Conclusion
The analysis demonstrates that rumor dissemination exhibits polycentric diffusion patterns, primarily driven by multiple influential user accounts acting as independent propagation hubs. These key nodes facilitate content amplification across distinct subnetworks, enabling parallelized spread. Concurrently, the propagation follows a hierarchical structure, where information cascades from primary disseminators to secondary recipients before reaching peripheral audiences. This dual mechanism—combining multi-center initiation with tiered redistribution—explains the accelerated velocity and expanded reach characteristic of rumor diffusion compared to fact-based information flows.
Future Study
To enhance the analytical framework, four priorities are proposed:
- Domain-Adapted Language Models: Training a dedicated BERT model on annotated platform-specific corpora to improve the semantic capture of colloquial and context-dependent expressions.
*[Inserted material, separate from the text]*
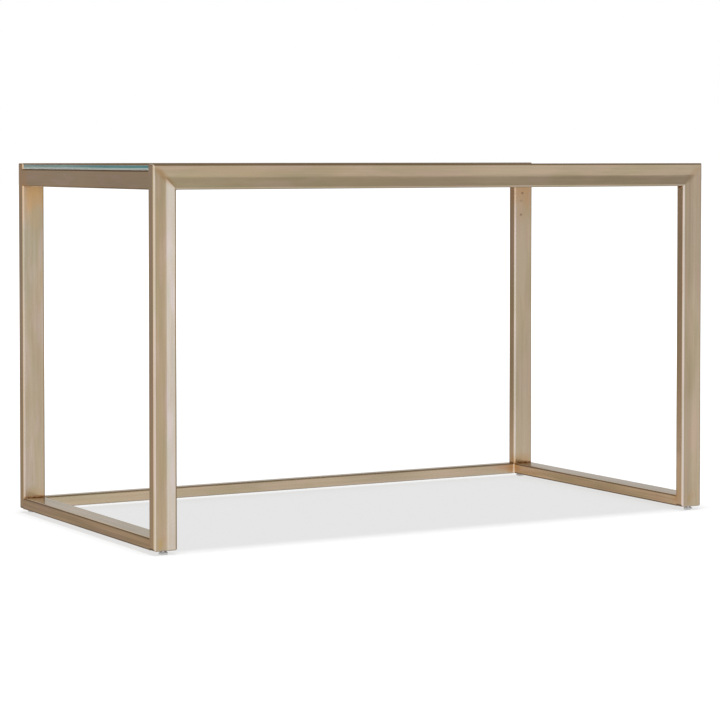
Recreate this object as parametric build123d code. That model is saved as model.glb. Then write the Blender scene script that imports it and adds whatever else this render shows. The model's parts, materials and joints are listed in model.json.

- Sentiment Analysis Optimization: Investigating architectures beyond baseline transformers for better alignment with nuanced emotional lexicons in user-generated content.
- Proactive Rumor Detection: Developing classifiers trained on discriminative textual features (e.g., speculative phrasing, urgency markers) to predict rumor proliferation risks.
- Affective Trigger Mapping: Sustained monitoring of emerging topics correlated with negative sentiment spikes to enable preemptive public communication strategies.